_WHAT IS EXPECTED_
Look at the entries below and reproduce them exactly.

──────── EXTRACTED MATERIAL ────────

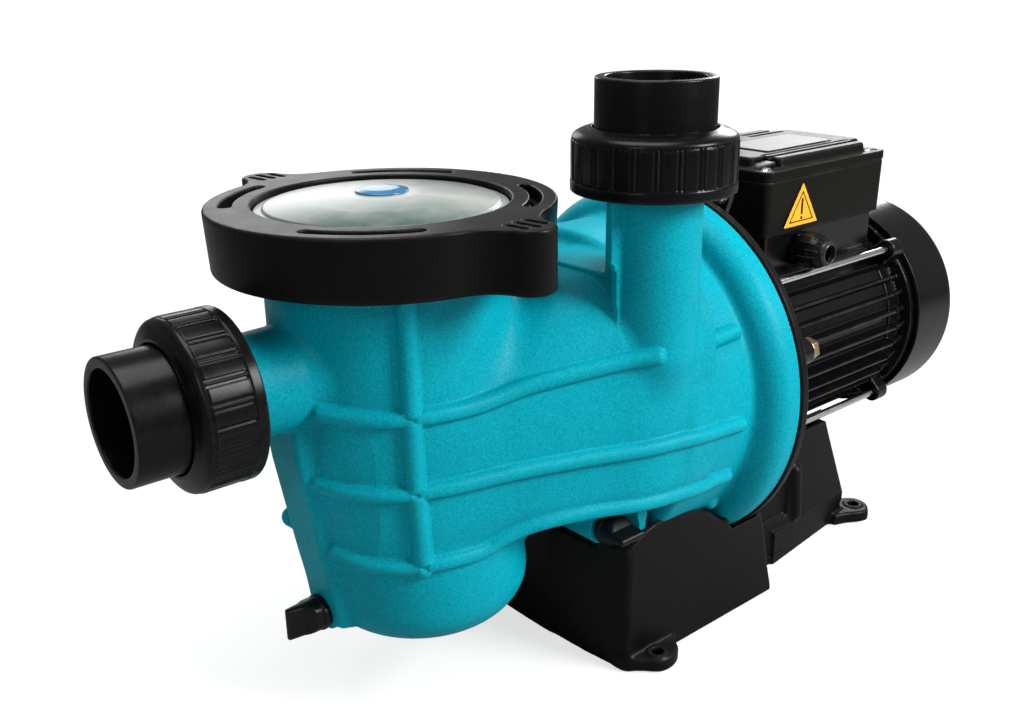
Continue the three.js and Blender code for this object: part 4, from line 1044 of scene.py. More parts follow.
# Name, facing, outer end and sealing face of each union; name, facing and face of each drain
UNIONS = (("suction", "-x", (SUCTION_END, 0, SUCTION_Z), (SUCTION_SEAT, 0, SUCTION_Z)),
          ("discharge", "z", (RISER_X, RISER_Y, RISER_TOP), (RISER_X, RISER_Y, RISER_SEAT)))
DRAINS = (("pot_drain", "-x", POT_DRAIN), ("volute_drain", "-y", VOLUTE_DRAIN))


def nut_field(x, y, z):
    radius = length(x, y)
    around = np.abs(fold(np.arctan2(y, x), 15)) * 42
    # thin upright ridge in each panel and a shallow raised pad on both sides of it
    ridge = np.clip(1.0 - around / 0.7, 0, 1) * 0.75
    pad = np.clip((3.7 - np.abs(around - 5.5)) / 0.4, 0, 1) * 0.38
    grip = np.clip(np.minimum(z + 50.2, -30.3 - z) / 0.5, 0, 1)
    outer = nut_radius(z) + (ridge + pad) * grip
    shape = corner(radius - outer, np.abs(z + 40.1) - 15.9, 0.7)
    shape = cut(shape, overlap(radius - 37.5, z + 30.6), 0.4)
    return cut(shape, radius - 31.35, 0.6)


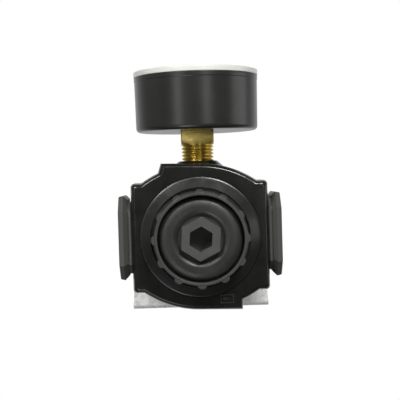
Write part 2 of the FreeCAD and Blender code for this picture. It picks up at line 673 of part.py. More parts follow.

────────

_RESULT OF THE EXERCISE_
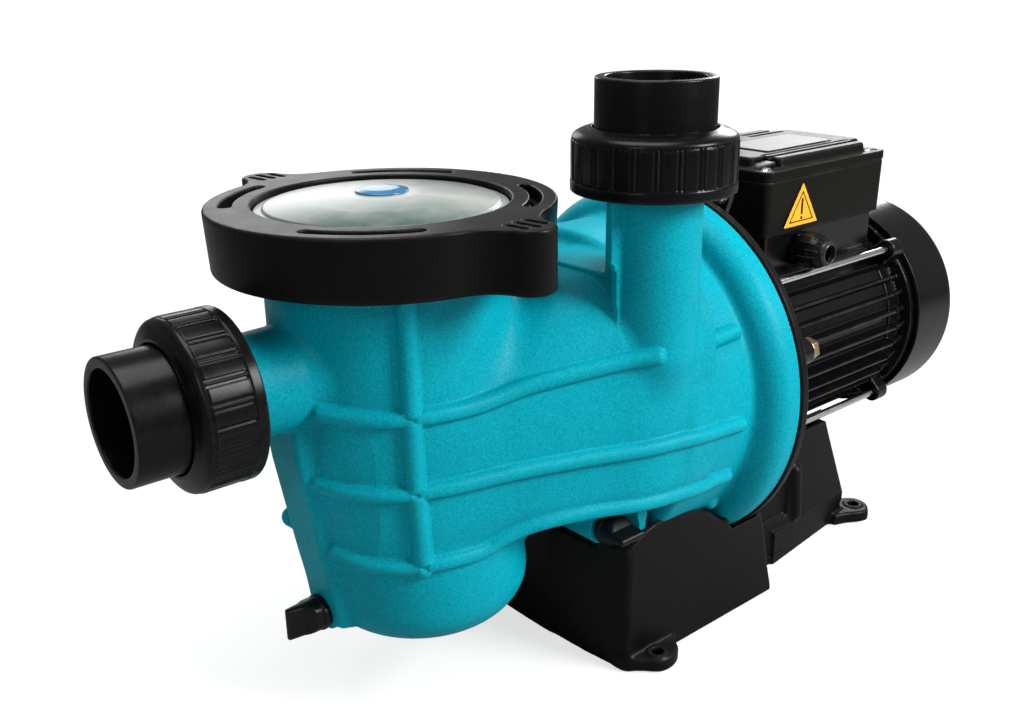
Continue the three.js and Blender code for this object: part 4, from line 1044 of scene.py. More parts follow.
# Name, facing, outer end and sealing face of each union; name, facing and face of each drain
UNIONS = (("suction", "-x", (SUCTION_END, 0, SUCTION_Z), (SUCTION_SEAT, 0, SUCTION_Z)),
          ("discharge", "z", (RISER_X, RISER_Y, RISER_TOP), (RISER_X, RISER_Y, RISER_SEAT)))
DRAINS = (("pot_drain", "-x", POT_DRAIN), ("volute_drain", "-y", VOLUTE_DRAIN))


def nut_field(x, y, z):
    radius = length(x, y)
    around = np.abs(fold(np.arctan2(y, x), 15)) * 42
    # thin upright ridge in each panel and a shallow raised pad on both sides of it
    ridge = np.clip(1.0 - around / 0.7, 0, 1) * 0.75
    pad = np.clip((3.7 - np.abs(around - 5.5)) / 0.4, 0, 1) * 0.38
    grip = np.clip(np.minimum(z + 50.2, -30.3 - z) / 0.5, 0, 1)
    outer = nut_radius(z) + (ridge + pad) * grip
    shape = corner(radius - outer, np.abs(z + 40.1) - 15.9, 0.7)
    shape = cut(shape, overlap(radius - 37.5, z + 30.6), 0.4)
    return cut(shape, radius - 31.35, 0.6)


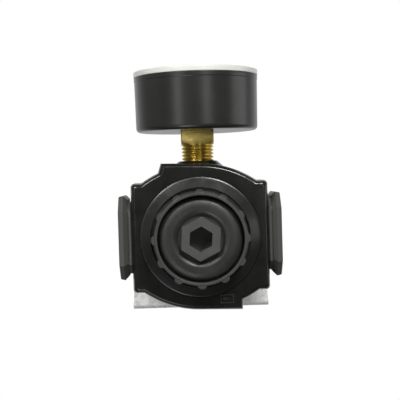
Write part 2 of the FreeCAD and Blender code for this picture. It picks up at line 673 of part.py. More parts follow.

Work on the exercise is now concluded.